There are several ways to approach a non-topic topic like this. I could go into reasons why I haven’t blogged and explain the back-story behind the non-premise. I could continue to talk about how this post has no topic, thus eventually forming a topic through the exploration. Or I could just stream together random observations or thoughts. Not to be outdone (by myself), I choose all 3.

1.) Why the non-blogging. For one, I’ve been busy. Busy is never an excuse for something like this, but sortov is in this case cuz I had trouble with the blog software - getting it installed, getting it to function properly, getting it to look the way I wanted - and the doing every page by myself thing was too hard. I’m now going to quickly leave this topic because I almost fell asleep re-reading that sentence on “why I haven’t been blogging”.

2.) There is no topic to this post. This is a simple and potentially interesting line to work off of, however you can’t do it this far into the post. I’ve already written too much and revealed the process to a degree where writing about how this post supposedly has no intended direction would rightly seem phony and forced. I’ve already ruined this one and now must move on.

3.) Random thoughts and observations. This is the easiest form of entertainment to make, requiring almost no thought and talent yet often yields audience pleasing results (ie: Family Guy).

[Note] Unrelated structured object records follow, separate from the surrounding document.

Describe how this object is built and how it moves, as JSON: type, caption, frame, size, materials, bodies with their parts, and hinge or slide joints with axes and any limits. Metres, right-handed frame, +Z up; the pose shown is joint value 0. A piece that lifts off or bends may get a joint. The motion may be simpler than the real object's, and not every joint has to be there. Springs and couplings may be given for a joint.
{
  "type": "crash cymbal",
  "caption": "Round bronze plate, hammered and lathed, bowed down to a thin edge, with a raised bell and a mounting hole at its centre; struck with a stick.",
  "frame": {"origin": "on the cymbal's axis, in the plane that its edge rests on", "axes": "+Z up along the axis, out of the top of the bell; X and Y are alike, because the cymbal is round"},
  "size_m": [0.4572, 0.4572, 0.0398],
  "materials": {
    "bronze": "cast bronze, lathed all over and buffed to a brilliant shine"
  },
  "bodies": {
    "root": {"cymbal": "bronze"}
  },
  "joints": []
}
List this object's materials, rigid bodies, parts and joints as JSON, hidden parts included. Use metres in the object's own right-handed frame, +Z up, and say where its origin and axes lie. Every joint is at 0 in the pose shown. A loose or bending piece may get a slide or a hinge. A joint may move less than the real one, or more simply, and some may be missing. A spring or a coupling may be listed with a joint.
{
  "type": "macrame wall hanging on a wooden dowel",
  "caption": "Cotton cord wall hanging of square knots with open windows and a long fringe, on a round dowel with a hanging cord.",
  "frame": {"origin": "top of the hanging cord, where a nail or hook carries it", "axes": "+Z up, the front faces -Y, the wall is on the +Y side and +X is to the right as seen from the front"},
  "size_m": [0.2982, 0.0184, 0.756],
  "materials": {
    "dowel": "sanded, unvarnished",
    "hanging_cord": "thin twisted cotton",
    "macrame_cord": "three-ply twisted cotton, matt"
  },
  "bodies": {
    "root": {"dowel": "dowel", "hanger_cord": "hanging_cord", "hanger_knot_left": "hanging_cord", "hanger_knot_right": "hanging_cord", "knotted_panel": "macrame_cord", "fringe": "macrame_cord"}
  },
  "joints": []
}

All you do is grab random colorful nuggets of humor and string them together like a beaded necklace that you give to your 5th grade sweetheart, except she’s a bitch and “accidentally” leaves it in the cafeteria and it gets thrown out and then when you ask her to help you look for it she thinks you’re “weird” so you go “I’ll show you weird bitch” and become known as the creepy violent kid that no one wants on their kickball team.